Para cumplir su tarea, Morton se escondía debajo de las tablas de un edificio parcialmente destruido, desde donde tenía vista directa a los submarinos. “Había un espacio para arrastrarse debajo que me daba una vista perfecta a solo unos cientos de metros”, contó. Las condiciones eran extremas: “Era arenoso, sucio y sumamente incómodo. No había espacio ni para sentarse. Me salieron ampollas en las rodillas y los codos, pero después me acostumbré”.
El envío de información implicaba una compleja red de contactos. “Si veía movimientos, tomaba dos colectivos hacia el interior y llamaba desde un teléfono público a un contacto anglo-argentino. Ese contacto me daba otro número, distinto cada vez, y atendía alguien con acento británico”, recordó. Con el tiempo, ese intermediario desapareció, lo que complicó aún más la misión.
Cuando los tres submarinos zarparon, Morton supo que debía reportarlo de inmediato. Al no poder contactar a su enlace habitual, decidió usar un número prohibido. “No debía hacerlo, pero me arriesgué”, admitió.

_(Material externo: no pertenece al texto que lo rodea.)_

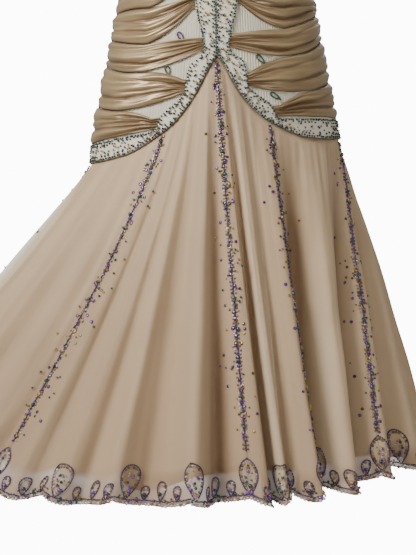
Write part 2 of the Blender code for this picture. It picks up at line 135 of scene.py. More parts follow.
class Graph:
    """The nodes of one material."""

    def __init__(self, name: str) -> None:
        """Make the material and find its shader."""
        self.material = bpy.data.materials.new(name)
        self.material.use_nodes = True
        self.tree = self.material.node_tree
        self.shader = self.tree.nodes["Principled BSDF"]

    def node(self, kind: str, settings: dict, inputs: dict, output: int | str = 0) -> Value:
        """Add one node.

        Args:
            kind: the node's type.
            settings: properties set before the sockets, such as an operation.
            inputs: socket names or numbers, with values or links.
            output: which output is wanted.

        Returns:
            The wanted output.
        """
        made = self.tree.nodes.new(kind)
        for key, value in settings.items():
            setattr(made, key, value)
        for key, value in inputs.items():
            if isinstance(value, Value):
                self.tree.links.new(value.socket, made.inputs[key])
            else:
                made.inputs[key].default_value = value
        return Value(self, made.outputs[output])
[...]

La precariedad económica también fue parte del operativo. Al desaparecer los fondos asignados, Ruth encontró una solución inesperada: “Tejía gorros que decían ‘Mar del Plata’ y se vendían como pan caliente”. Los distribuía a través del portero de un hotel.
Durante sus largas horas escondida, encontró compañía en un carpincho. “Era muy sociable, compartíamos comida. Olía muy mal, pobre, pero era simpático”, contó. Ese animal terminó siendo clave para su supervivencia. “Una noche, un barco disparó justo al lugar donde estábamos. El tiro le dio al carpincho entre los ojos. Cayó al agua. Me salvó la vida, porque podría haber sido yo”.

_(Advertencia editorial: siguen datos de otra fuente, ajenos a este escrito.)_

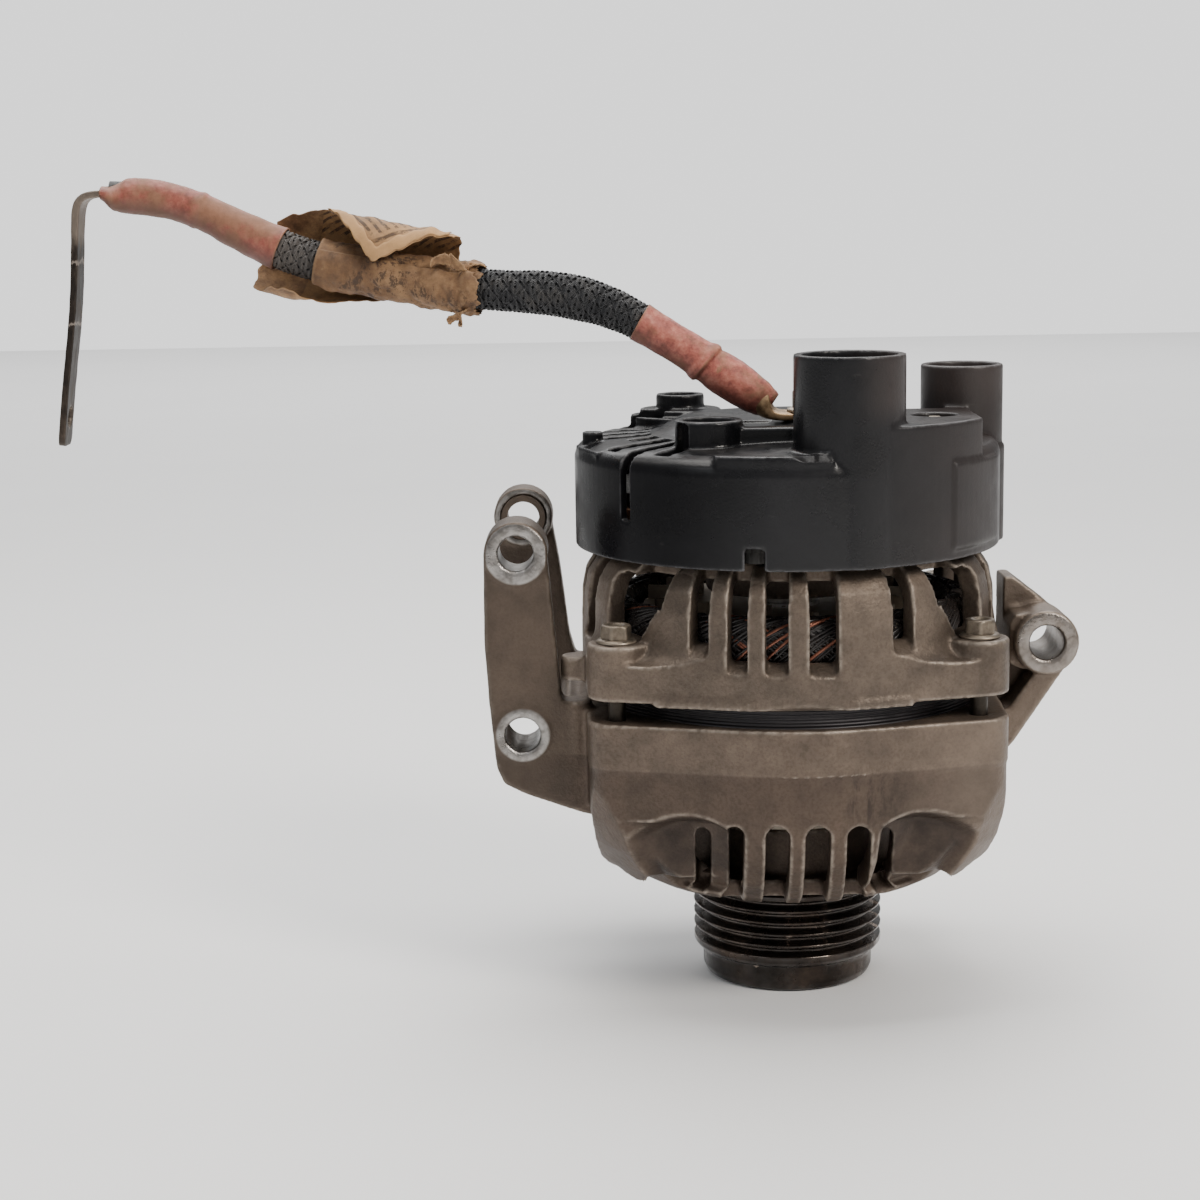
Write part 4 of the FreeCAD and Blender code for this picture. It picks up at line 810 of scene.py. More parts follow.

Tras ese episodio, recibió la orden de abandonar el puesto. “Me fui. No había nada más que hacer. Me despidieron”, relató. Tiempo después, recibió un reconocimiento oficial de las fuerzas británicas: un bol de plata y una nota de agradecimiento. “Me molestó. No quería ningún reconocimiento. Lo hice porque pensé que era lo correcto”, afirmó.
Durante décadas, Ruth Morton guardó silencio. Ni siquiera su hija, Patty, conocía su historia. Hoy, a los 97 años, decidió contarla por primera vez.